Locate each line in the records containing "that". Copy it.

• EXTRACTED INFORMATION:
_ _ _ _

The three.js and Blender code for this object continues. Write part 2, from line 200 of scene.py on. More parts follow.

_ _ _ _

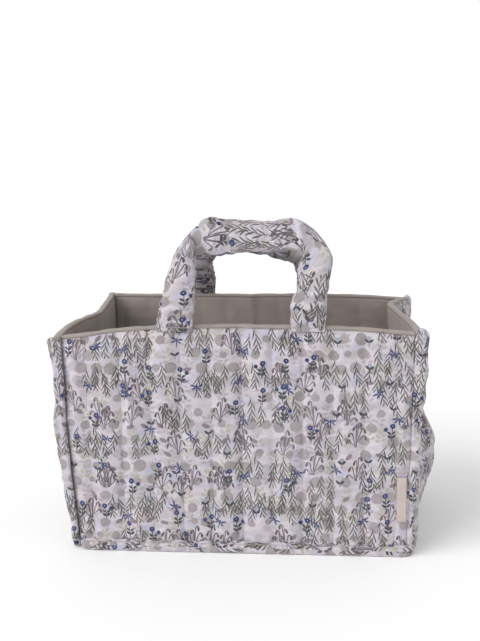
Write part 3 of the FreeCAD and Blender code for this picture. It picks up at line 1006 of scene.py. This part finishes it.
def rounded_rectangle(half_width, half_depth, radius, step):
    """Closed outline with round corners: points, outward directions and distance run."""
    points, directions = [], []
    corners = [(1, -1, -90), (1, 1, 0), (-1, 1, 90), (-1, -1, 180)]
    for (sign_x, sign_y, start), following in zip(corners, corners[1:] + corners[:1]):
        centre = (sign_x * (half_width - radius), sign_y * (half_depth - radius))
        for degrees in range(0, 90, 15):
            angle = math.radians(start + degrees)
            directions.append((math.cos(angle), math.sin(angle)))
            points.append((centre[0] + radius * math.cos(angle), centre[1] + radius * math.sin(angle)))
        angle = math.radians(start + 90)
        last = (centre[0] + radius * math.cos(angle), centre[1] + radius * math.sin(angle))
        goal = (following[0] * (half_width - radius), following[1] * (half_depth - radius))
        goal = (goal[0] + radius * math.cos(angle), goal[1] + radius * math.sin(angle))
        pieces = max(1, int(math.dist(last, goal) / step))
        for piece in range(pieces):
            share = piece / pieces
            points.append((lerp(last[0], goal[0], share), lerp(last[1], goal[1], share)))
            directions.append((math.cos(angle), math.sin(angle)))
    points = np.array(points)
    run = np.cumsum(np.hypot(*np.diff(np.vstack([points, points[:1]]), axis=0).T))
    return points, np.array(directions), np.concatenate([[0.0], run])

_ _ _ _

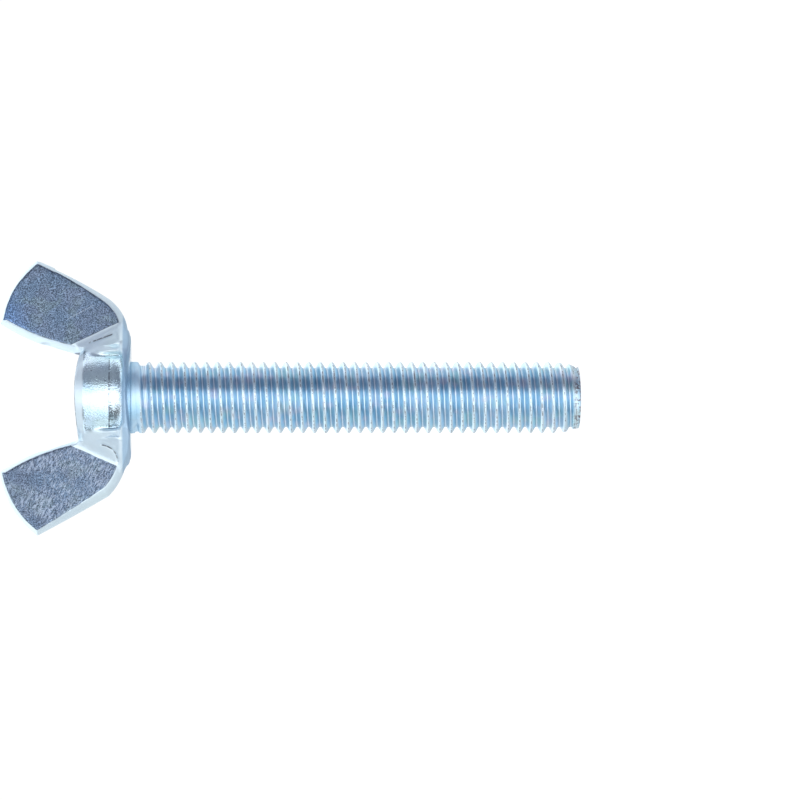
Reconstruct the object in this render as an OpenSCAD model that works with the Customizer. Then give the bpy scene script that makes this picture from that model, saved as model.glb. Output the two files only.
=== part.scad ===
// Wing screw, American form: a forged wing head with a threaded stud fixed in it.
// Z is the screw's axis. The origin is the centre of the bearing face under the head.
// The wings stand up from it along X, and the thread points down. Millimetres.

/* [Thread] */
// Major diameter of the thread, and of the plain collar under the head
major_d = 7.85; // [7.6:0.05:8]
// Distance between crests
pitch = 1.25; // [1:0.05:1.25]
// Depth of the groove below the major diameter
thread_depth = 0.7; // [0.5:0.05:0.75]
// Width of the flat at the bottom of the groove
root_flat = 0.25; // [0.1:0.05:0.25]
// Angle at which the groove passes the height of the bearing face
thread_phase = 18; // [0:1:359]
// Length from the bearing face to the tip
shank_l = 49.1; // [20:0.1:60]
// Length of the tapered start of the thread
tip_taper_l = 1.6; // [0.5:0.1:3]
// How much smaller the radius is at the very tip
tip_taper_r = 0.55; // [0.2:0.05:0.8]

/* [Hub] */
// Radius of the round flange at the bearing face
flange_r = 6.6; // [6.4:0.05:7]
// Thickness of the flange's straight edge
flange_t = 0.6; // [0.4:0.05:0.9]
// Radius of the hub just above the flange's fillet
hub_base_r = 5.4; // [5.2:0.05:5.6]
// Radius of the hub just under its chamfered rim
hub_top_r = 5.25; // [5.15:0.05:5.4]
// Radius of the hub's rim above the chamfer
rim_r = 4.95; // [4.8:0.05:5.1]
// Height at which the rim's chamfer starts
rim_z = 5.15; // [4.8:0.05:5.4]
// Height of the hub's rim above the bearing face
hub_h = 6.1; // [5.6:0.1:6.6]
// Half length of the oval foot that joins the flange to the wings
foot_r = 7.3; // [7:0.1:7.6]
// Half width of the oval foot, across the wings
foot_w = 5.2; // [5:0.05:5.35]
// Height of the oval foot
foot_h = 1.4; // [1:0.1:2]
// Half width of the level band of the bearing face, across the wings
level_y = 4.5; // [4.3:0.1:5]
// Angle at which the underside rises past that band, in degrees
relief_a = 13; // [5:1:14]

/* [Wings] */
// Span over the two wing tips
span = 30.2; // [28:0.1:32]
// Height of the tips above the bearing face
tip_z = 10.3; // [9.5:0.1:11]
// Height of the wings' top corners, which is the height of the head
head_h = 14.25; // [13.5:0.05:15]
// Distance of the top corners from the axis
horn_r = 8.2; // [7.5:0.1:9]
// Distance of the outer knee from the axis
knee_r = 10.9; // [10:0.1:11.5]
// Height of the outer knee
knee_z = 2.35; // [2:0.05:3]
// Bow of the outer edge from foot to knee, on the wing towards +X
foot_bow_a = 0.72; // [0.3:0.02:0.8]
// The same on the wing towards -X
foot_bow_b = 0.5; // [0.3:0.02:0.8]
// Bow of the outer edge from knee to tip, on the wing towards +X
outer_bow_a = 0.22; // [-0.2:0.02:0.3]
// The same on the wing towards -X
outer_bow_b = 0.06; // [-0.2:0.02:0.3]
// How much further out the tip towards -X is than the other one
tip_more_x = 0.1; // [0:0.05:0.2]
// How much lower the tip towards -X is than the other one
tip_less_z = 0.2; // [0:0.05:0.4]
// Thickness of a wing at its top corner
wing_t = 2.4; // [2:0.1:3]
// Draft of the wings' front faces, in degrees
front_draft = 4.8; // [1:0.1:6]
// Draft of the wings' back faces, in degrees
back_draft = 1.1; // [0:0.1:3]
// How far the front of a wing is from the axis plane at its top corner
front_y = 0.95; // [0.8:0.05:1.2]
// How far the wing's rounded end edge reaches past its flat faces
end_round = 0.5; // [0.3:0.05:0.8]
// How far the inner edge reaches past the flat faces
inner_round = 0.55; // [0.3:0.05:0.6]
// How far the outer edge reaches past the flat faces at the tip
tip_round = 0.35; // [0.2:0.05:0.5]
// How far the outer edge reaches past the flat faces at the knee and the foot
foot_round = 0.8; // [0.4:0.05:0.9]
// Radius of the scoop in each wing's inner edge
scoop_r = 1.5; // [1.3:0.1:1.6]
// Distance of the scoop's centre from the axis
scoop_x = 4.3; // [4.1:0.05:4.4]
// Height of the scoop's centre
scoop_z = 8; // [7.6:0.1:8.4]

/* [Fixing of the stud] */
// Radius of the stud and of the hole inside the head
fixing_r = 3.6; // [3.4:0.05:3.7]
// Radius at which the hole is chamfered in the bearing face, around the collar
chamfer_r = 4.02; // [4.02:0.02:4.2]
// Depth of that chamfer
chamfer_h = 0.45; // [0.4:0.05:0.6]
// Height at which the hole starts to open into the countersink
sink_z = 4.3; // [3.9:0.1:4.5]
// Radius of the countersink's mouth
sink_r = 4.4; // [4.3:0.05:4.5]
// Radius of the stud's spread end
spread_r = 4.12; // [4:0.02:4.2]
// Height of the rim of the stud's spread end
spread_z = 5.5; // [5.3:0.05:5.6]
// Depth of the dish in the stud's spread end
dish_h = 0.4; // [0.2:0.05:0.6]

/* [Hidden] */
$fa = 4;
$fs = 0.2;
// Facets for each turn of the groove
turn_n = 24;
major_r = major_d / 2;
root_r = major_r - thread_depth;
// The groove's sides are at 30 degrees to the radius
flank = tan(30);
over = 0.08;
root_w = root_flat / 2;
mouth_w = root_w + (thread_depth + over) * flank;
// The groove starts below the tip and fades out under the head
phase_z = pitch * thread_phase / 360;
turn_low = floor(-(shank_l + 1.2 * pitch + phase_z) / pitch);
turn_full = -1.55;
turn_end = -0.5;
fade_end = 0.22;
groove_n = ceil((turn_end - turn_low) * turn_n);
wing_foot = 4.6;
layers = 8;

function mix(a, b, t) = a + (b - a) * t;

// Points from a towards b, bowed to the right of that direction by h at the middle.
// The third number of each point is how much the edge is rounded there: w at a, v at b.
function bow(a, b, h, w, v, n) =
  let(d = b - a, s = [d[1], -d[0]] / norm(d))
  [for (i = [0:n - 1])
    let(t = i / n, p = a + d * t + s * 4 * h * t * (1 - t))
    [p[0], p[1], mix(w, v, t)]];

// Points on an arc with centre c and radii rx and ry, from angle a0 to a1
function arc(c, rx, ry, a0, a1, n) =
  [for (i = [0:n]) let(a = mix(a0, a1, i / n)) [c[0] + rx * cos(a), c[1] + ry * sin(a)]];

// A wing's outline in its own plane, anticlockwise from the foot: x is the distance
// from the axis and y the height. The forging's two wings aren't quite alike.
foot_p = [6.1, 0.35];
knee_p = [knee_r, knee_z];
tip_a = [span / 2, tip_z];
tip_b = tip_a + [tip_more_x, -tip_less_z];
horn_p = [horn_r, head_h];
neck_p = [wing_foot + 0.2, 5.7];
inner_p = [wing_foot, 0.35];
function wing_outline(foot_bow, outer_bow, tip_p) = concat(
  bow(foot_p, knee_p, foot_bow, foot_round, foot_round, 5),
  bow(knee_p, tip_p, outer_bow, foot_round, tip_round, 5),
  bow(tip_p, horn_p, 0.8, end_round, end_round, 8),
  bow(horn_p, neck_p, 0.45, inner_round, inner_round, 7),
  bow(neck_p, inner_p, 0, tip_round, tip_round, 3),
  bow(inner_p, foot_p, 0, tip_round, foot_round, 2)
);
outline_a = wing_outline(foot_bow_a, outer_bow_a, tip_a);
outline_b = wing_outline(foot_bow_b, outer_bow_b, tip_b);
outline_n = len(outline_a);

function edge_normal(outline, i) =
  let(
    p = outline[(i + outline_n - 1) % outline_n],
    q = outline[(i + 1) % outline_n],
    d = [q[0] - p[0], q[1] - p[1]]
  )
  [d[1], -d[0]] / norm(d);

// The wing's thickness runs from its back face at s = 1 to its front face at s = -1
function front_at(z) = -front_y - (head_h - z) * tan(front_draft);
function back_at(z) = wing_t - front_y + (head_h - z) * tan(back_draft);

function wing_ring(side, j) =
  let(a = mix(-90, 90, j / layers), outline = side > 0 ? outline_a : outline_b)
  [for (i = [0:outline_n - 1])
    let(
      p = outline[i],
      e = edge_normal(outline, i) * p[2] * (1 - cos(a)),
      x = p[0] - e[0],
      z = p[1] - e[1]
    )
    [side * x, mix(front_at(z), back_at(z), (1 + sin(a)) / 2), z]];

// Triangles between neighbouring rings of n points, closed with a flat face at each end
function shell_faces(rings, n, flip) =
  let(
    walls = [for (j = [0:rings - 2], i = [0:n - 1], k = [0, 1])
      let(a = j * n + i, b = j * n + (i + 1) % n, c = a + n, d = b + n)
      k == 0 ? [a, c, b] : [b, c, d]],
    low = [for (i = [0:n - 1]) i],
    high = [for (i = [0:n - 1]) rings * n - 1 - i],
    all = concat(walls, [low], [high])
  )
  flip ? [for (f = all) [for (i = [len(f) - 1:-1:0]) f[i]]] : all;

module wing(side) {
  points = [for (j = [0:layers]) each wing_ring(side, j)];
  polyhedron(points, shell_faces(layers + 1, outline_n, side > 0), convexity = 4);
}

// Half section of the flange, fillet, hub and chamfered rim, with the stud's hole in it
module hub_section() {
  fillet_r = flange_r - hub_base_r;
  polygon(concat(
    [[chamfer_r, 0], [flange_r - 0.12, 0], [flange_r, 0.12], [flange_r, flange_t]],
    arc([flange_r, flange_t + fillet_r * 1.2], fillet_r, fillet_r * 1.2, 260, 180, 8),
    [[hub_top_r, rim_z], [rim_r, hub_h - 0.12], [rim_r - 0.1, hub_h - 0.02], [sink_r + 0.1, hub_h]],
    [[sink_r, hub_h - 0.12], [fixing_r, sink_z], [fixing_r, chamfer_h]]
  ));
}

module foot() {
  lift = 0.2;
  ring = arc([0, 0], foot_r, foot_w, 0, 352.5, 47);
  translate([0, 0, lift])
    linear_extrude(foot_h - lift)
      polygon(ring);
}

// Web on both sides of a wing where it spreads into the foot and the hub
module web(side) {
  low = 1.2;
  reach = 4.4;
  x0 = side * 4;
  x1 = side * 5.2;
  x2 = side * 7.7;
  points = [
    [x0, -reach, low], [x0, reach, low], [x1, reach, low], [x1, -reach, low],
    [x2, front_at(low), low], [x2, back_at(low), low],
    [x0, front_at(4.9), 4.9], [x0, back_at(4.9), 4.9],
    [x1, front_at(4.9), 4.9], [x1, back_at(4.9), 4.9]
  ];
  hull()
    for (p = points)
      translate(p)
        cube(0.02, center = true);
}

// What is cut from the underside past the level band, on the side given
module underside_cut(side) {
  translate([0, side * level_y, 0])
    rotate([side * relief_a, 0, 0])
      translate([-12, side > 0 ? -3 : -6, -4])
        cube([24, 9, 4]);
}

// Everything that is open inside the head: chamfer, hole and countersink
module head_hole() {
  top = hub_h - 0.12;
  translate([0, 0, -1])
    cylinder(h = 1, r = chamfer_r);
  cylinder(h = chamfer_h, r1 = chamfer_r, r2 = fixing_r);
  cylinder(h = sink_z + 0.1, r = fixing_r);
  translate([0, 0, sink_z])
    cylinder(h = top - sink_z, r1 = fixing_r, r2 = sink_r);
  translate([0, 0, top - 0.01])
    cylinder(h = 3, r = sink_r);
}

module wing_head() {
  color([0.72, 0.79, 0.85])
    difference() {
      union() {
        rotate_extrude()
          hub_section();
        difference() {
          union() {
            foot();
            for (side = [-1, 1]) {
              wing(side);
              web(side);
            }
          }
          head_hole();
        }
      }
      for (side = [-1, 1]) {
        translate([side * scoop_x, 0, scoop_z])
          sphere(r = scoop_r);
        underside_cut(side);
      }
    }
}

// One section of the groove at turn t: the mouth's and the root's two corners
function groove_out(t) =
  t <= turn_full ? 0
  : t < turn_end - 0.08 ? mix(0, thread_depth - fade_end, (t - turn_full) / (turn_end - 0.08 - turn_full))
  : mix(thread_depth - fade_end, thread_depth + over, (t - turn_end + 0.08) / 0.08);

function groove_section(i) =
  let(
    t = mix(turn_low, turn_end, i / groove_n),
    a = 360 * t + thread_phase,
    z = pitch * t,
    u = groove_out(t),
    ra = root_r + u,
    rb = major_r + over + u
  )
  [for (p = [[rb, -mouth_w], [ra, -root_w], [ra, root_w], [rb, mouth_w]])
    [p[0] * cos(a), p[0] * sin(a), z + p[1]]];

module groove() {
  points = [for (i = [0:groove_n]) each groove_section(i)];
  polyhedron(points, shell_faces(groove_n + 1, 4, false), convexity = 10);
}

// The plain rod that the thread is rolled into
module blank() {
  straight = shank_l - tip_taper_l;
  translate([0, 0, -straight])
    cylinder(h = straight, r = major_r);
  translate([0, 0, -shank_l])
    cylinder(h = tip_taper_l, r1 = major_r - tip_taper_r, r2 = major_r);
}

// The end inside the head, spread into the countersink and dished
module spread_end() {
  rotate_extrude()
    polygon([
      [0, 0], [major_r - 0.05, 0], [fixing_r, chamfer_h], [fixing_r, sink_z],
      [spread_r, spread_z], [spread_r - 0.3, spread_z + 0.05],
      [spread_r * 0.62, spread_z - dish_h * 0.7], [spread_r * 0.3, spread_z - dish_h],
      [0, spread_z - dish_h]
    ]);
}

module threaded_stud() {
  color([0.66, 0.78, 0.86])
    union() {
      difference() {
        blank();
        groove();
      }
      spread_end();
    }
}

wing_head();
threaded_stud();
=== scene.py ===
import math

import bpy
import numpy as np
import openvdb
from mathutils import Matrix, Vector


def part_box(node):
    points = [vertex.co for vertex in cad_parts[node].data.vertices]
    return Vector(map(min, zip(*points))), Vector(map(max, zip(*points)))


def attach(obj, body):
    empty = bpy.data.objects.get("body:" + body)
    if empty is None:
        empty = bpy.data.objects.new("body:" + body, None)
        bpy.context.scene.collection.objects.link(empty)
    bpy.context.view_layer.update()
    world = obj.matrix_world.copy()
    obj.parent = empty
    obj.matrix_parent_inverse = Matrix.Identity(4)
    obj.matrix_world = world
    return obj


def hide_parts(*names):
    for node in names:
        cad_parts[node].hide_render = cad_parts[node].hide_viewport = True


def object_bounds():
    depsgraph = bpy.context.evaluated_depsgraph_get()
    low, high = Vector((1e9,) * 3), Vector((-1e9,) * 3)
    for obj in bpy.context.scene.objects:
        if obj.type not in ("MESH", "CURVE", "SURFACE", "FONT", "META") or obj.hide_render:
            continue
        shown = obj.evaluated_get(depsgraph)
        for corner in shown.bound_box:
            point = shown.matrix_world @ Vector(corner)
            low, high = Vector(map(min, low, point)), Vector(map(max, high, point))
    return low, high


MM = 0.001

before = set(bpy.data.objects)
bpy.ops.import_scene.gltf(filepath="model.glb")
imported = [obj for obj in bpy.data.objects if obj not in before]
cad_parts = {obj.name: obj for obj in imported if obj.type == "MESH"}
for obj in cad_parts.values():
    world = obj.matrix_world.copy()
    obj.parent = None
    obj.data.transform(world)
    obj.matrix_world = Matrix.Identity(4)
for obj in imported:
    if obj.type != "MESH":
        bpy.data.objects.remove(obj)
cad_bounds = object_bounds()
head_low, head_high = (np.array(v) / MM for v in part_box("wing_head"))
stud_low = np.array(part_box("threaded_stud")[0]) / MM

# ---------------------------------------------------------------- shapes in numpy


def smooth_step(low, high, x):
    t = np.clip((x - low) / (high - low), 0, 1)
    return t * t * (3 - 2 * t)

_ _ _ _

• SOLUTION TO THIS TASK:
Reconstruct the object in this render as an OpenSCAD model that works with the Customizer. Then give the bpy scene script that makes this picture from that model, saved as model.glb. Output the two files only.
// Half length of the oval foot that joins the flange to the wings
// Angle at which the underside rises past that band, in degrees
// Depth of that chamfer
// Points from a towards b, bowed to the right of that direction by h at the middle.
// Everything that is open inside the head: chamfer, hole and countersink
// The plain rod that the thread is rolled into